Rémy descends near Flegére, Chamonix. // Photo Angela Percival
Ré́my descends near Flegére, Chamonix. // Photo Angela Percival

SEPTEMBER 23, 12:46 P.M.

"You heard about Rémy?" the text reads from Petrick. "Plake okay but beat up. 14 confirmed dead on Manaslu. Awful." It's Sunday afternoon and I'm watching my five-year-old play soccer. I'd heard about the slide on NPR this morning, but they hadn't mentioned the specific mountain, only "giant avalanche," "Nepal" and "eighth highest" and I turned it off. The kids were in the car and I didn't want to explain. You don't get news like this and not know somebody. And not know they have a wife or maybe some kids back home. Not in this business.

"My guess is that Rémy is gone," Petrick says in our text chain the next day. And when I get word that the Nepalese called off the initial search that afternoon I know he's right. (The official death toll would turn out to be 11, not 14.) But, it doesn't seem right. This is not the way a steep skier should go.

Beyond guiding, and steep skiing, Rémy was the French version of a motivational speaker. Tardivel, himself with strong Dynastar ties, watched him speak to the line workers in Sallanches on several occasions.

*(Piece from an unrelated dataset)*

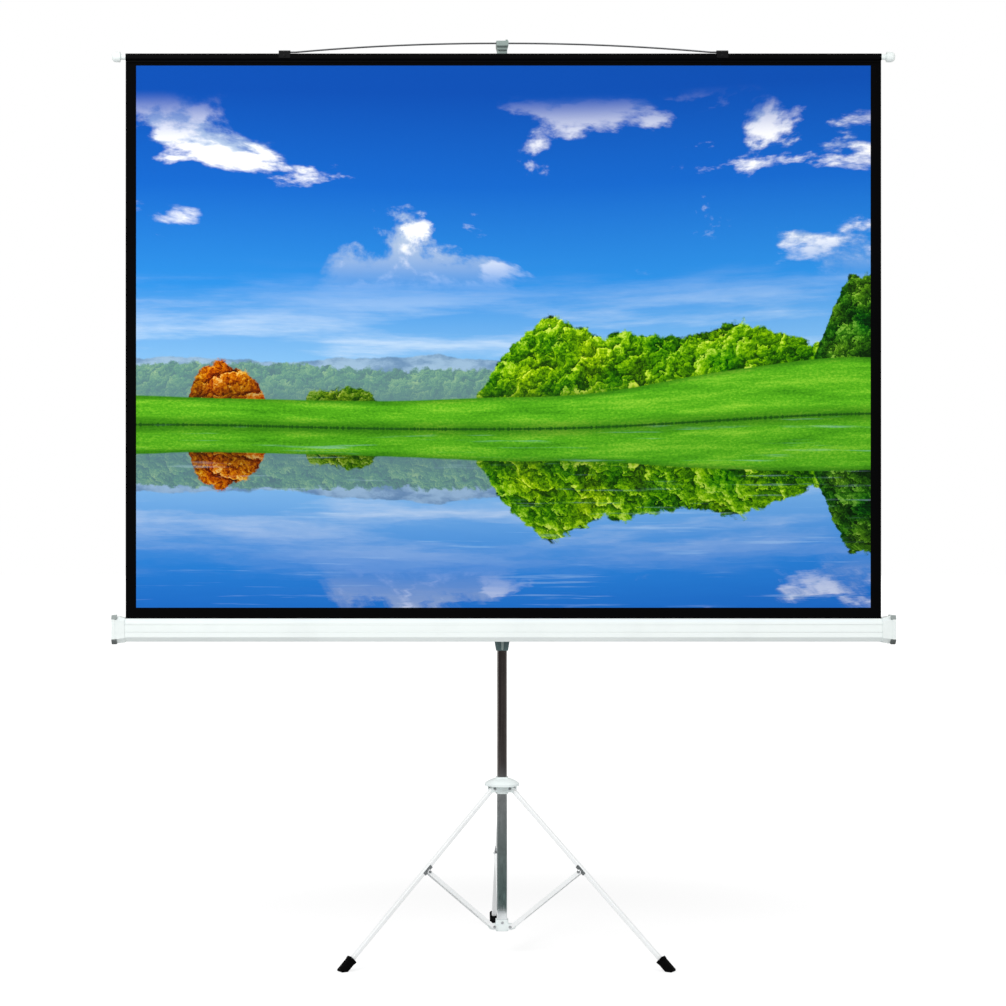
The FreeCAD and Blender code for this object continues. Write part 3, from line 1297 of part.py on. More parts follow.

"Rémy, he enjoyed speaking to [organizations]," Tardivel says, struggling to find the proper English. "You know, when you speak in front of 100 people to explain what we are doing [steep skiing], people appreciate it because they just find a link between [their lives] and what the sportif men do. Because, it's in the normal life you also need these qualities [that Rémy had]. Courage...ah...I think the qualities we need in the mountains are the same in the normal life: To be honest, to be courageous, to be able to find the motivation when you fail. You have to find the motivation to go on."